-- TASK MATERIAL start --
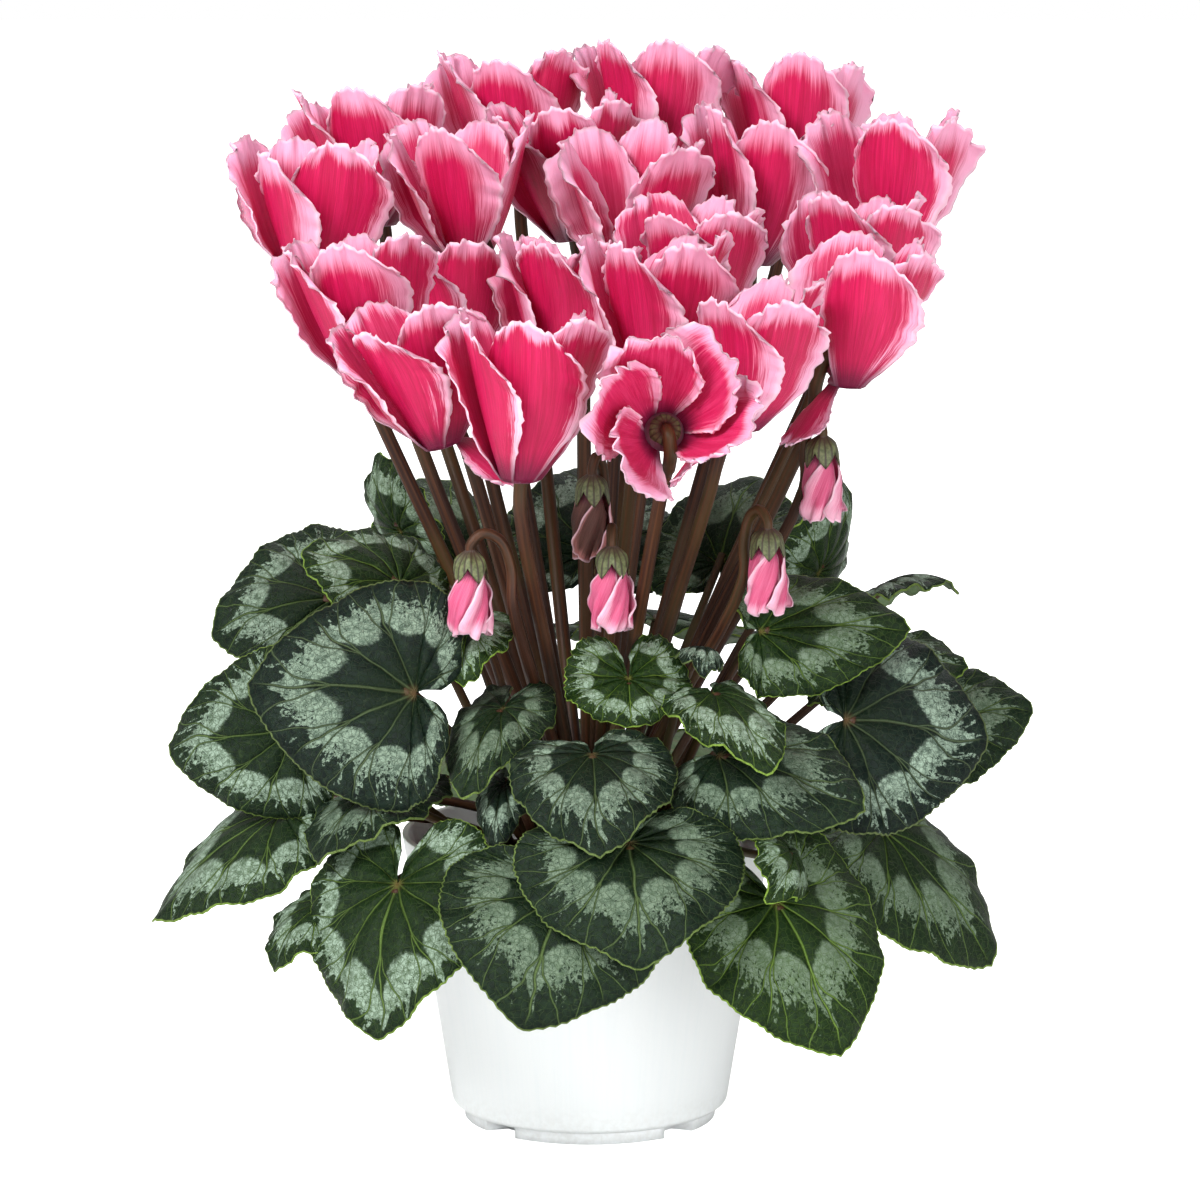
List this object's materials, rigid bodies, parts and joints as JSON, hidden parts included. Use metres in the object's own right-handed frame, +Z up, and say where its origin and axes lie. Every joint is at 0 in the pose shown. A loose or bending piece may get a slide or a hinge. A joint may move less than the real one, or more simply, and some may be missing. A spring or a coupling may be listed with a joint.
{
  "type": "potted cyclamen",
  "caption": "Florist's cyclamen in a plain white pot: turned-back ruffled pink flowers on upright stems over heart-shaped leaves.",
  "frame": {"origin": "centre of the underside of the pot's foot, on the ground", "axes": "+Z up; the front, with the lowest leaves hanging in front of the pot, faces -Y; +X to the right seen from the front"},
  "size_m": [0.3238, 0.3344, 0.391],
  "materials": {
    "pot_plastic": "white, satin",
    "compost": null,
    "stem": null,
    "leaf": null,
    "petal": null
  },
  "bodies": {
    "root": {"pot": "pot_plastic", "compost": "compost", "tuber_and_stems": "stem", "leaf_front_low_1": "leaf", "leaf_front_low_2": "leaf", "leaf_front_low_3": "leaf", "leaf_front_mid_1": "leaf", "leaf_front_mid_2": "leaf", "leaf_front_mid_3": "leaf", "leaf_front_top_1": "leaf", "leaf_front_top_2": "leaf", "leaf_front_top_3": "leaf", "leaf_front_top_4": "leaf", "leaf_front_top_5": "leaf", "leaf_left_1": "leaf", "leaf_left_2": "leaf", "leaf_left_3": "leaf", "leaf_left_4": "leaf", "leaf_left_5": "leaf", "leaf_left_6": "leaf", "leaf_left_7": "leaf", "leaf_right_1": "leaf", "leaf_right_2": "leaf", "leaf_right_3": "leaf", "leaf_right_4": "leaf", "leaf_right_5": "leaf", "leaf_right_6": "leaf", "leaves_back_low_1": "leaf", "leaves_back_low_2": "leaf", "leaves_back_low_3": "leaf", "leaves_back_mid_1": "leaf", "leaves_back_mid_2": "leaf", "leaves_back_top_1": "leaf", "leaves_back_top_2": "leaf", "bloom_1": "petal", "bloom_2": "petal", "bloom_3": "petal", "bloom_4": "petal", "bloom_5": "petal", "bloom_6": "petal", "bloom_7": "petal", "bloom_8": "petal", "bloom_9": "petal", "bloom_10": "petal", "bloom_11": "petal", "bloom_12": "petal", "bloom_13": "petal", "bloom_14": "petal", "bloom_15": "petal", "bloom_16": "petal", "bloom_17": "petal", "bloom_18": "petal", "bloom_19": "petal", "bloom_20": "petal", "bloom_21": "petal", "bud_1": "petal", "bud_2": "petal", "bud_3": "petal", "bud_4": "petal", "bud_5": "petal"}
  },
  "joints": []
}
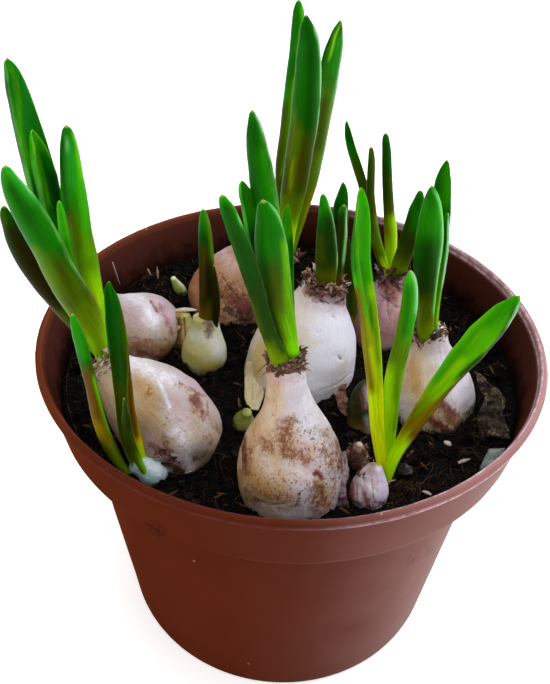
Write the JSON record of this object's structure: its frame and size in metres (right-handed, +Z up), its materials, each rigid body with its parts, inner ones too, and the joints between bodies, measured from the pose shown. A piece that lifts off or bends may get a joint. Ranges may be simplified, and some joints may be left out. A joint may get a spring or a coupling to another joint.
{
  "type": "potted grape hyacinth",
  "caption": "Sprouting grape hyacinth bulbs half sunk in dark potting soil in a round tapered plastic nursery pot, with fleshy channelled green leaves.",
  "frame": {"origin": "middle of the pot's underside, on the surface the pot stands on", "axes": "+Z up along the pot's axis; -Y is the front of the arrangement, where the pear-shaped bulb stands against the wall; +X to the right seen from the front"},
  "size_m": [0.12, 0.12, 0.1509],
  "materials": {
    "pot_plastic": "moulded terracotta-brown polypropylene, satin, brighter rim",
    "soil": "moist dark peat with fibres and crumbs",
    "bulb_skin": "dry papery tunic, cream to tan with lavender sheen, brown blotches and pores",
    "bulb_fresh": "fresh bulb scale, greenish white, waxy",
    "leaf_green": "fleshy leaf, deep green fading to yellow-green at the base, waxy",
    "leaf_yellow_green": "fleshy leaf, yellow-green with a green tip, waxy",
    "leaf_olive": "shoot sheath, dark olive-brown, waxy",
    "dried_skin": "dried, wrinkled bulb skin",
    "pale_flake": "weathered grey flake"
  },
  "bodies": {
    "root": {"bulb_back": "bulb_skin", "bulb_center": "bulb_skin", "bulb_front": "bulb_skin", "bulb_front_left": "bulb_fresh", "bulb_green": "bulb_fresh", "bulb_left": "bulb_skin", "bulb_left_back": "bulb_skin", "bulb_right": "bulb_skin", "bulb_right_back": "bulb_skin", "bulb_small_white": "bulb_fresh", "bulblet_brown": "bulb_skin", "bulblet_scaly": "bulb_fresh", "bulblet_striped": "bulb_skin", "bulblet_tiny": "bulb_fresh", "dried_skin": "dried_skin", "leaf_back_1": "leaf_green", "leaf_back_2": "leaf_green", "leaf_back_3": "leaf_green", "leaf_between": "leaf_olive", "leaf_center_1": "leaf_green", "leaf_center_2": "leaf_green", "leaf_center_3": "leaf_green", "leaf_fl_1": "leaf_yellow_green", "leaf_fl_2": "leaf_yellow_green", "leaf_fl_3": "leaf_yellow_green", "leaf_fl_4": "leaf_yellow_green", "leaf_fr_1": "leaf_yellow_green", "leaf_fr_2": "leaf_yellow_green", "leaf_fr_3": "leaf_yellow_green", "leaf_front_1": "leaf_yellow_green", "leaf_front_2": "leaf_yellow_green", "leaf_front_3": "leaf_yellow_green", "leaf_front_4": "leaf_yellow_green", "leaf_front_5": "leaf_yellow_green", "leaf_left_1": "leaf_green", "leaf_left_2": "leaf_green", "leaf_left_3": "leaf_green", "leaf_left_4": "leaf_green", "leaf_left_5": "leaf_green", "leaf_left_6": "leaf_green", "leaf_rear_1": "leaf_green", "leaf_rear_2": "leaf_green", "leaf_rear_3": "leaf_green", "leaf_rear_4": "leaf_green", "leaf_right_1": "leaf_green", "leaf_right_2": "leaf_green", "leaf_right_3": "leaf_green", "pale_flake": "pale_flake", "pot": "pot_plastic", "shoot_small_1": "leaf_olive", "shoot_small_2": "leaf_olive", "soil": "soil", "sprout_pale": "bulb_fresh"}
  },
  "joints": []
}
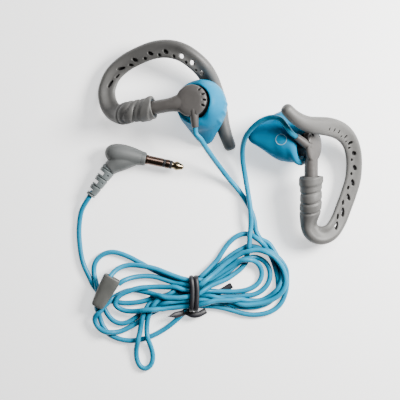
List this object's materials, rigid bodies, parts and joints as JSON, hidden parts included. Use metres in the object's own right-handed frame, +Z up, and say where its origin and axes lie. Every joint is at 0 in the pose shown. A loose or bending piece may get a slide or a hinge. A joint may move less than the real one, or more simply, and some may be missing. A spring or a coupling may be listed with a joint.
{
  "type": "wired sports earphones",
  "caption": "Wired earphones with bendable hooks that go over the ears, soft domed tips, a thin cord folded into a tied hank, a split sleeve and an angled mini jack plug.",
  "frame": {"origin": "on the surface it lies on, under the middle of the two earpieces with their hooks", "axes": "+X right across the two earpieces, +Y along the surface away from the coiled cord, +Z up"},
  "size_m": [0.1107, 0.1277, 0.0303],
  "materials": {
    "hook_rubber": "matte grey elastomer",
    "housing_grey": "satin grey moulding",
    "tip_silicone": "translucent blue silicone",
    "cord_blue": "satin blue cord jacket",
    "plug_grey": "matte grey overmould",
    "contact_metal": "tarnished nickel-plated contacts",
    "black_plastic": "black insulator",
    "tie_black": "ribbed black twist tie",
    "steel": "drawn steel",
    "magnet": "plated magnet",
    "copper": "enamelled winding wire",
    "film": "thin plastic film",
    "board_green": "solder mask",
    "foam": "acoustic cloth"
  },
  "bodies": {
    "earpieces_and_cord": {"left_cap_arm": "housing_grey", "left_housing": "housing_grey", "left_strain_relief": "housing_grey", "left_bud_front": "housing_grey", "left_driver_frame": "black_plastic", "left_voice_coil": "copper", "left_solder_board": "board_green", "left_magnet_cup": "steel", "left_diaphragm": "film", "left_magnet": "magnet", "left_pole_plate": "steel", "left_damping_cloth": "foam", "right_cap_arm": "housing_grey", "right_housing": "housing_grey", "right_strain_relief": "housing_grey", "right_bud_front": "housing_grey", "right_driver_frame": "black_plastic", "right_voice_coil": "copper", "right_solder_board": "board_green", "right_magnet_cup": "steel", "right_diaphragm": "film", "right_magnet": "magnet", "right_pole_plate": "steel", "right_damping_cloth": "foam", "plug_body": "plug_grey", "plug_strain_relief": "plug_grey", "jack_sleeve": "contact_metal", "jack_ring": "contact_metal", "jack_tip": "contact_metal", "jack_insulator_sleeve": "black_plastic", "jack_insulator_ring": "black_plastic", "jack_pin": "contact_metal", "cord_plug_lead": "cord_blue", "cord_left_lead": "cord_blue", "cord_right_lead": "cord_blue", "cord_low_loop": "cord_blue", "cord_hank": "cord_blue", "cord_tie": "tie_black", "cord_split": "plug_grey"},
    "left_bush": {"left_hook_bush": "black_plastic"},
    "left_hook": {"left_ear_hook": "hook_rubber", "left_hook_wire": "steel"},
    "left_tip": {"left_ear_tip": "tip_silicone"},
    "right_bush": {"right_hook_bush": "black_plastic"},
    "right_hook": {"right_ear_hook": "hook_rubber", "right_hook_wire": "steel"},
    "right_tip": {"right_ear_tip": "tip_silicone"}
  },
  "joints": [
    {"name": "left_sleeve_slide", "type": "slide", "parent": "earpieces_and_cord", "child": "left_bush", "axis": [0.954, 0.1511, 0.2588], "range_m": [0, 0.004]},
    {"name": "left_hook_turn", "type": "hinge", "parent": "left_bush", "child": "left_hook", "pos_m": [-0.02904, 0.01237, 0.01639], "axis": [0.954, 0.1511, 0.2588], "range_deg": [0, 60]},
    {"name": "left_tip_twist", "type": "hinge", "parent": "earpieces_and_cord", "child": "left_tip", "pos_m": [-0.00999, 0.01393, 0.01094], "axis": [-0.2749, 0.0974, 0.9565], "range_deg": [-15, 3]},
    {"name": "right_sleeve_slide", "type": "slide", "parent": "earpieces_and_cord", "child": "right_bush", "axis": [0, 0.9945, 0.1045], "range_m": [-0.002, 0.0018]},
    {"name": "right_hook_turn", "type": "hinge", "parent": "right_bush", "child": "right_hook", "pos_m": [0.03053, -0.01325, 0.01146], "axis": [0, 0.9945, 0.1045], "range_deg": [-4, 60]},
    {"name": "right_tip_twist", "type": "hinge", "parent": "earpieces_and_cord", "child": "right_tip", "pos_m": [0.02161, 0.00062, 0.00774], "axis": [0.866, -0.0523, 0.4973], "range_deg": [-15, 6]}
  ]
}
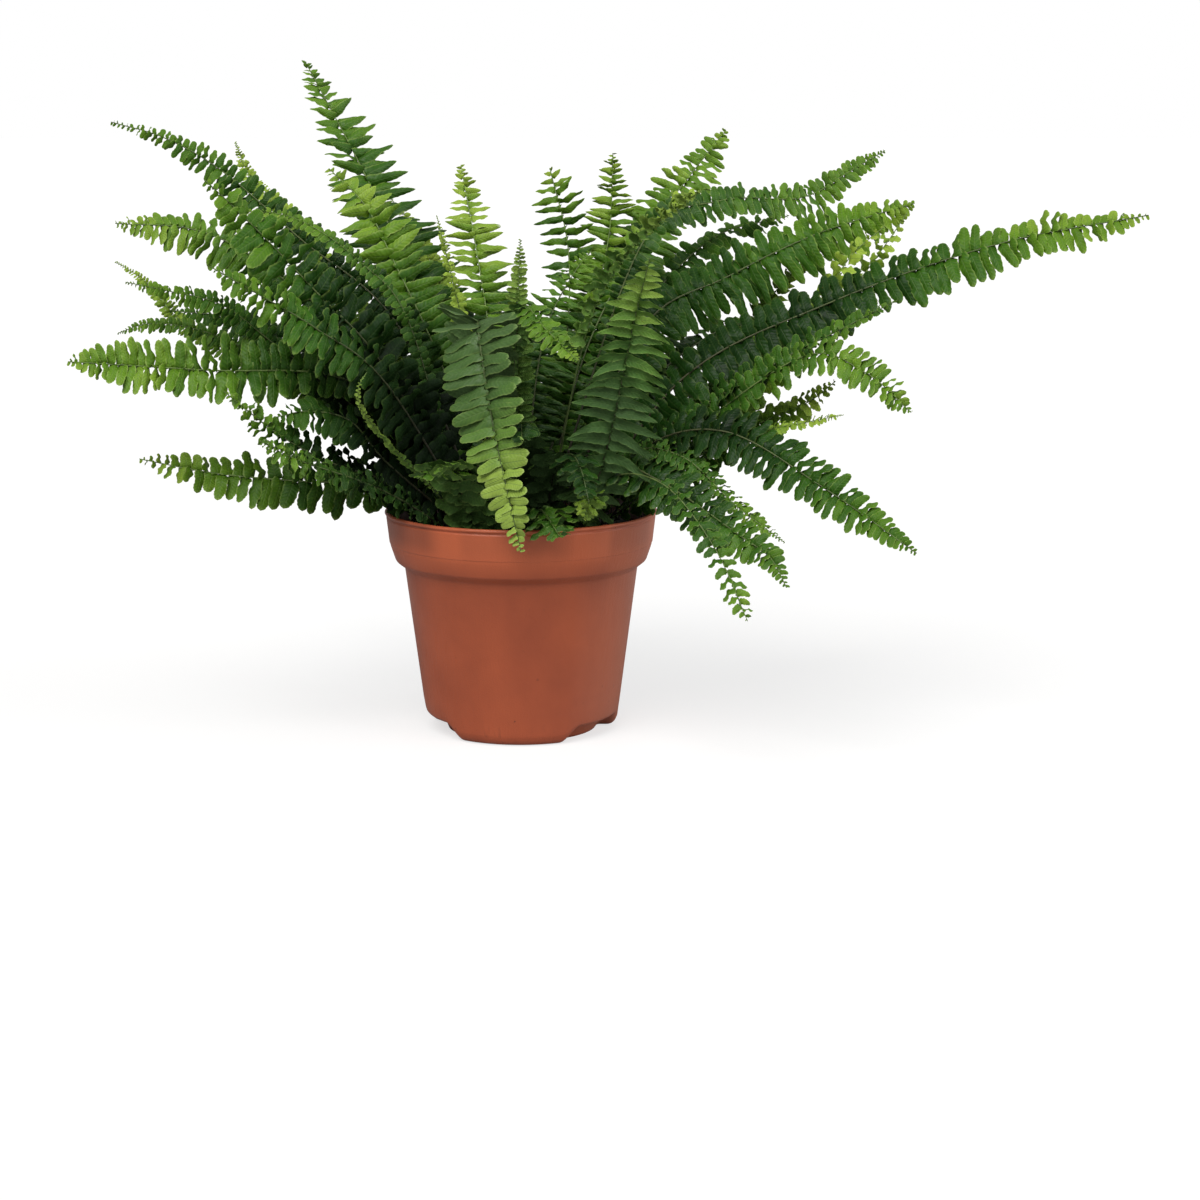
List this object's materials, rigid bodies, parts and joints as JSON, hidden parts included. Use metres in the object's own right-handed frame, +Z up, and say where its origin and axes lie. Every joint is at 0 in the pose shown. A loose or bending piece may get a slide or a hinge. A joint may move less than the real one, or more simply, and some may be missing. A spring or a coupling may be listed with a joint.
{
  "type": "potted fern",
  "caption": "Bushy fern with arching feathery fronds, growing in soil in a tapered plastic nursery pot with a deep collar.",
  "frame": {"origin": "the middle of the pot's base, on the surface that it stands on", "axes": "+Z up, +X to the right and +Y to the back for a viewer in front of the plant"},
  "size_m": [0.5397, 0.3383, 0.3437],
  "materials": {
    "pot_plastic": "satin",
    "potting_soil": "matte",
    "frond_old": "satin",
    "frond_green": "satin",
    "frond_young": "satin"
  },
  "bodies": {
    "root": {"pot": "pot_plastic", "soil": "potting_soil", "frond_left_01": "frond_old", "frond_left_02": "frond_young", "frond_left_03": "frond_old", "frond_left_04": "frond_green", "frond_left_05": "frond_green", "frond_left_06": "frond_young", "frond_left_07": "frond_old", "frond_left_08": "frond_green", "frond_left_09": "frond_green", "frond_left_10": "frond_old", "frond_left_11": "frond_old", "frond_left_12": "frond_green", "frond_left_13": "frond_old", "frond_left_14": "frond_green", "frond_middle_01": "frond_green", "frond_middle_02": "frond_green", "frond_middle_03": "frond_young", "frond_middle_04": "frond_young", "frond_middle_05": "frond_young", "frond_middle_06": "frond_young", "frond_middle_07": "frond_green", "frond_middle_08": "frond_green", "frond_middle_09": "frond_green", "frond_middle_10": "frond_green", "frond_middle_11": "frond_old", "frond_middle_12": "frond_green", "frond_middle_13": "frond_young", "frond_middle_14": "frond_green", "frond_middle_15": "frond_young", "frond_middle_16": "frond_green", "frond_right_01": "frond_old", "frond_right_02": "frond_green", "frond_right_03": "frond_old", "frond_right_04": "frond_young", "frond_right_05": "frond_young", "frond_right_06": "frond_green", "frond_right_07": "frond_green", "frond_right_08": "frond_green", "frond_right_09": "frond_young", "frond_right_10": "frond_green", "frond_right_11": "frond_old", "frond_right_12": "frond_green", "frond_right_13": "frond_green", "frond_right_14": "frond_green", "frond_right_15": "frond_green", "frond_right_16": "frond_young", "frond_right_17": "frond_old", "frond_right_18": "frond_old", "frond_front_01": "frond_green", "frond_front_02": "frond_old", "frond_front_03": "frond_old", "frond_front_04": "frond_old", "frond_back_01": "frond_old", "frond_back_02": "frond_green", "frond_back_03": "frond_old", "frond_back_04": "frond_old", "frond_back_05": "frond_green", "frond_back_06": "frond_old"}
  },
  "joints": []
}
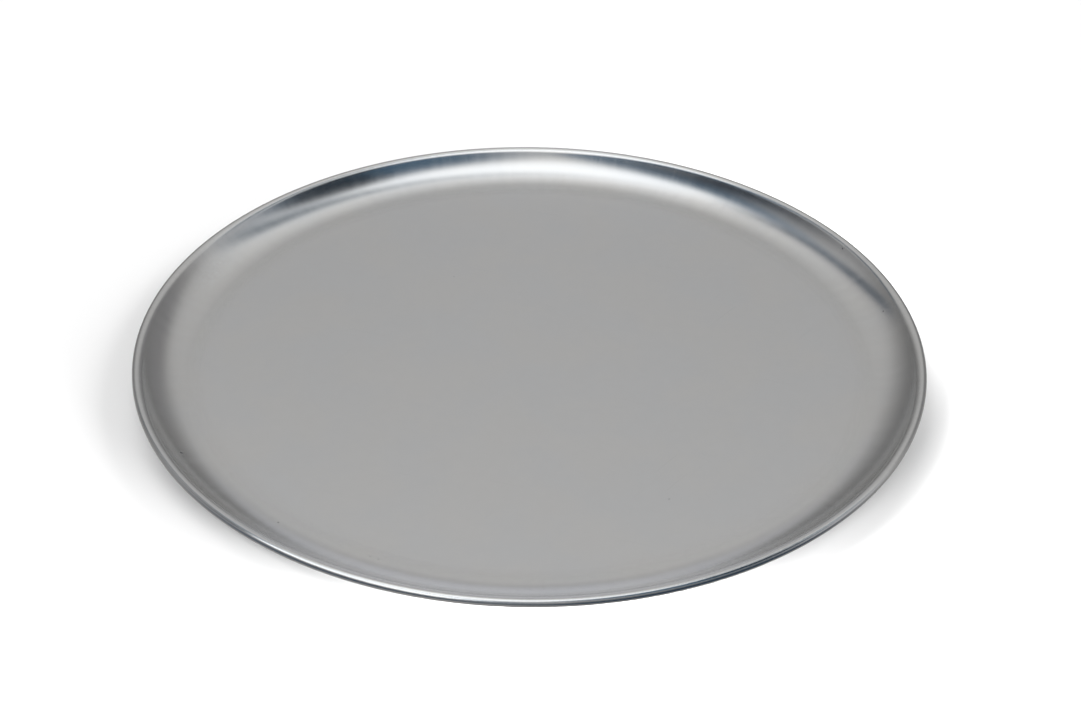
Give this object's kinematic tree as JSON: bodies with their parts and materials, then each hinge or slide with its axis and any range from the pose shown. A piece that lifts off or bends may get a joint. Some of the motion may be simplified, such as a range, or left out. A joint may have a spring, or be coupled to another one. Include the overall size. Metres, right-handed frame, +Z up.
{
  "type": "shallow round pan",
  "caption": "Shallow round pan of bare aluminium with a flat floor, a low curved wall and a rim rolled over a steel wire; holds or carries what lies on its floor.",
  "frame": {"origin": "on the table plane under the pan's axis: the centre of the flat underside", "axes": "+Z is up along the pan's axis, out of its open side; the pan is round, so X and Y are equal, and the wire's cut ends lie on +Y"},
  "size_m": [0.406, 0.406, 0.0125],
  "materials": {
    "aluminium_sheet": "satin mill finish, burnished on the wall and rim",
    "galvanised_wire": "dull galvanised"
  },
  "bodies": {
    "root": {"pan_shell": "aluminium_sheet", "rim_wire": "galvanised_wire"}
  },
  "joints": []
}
-- TASK MATERIAL end --
▶ [EXERCISE] Your task is to reproduce, exactly and exclusively, the lines from the one holding "Give this object's" through the final line of the listing.

▶ [WORKED ANSWER]
Give this object's kinematic tree as JSON: bodies with their parts and materials, then each hinge or slide with its axis and any range from the pose shown. A piece that lifts off or bends may get a joint. Some of the motion may be simplified, such as a range, or left out. A joint may have a spring, or be coupled to another one. Include the overall size. Metres, right-handed frame, +Z up.
{
  "type": "shallow round pan",
  "caption": "Shallow round pan of bare aluminium with a flat floor, a low curved wall and a rim rolled over a steel wire; holds or carries what lies on its floor.",
  "frame": {"origin": "on the table plane under the pan's axis: the centre of the flat underside", "axes": "+Z is up along the pan's axis, out of its open side; the pan is round, so X and Y are equal, and the wire's cut ends lie on +Y"},
  "size_m": [0.406, 0.406, 0.0125],
  "materials": {
    "aluminium_sheet": "satin mill finish, burnished on the wall and rim",
    "galvanised_wire": "dull galvanised"
  },
  "bodies": {
    "root": {"pan_shell": "aluminium_sheet", "rim_wire": "galvanised_wire"}
  },
  "joints": []
}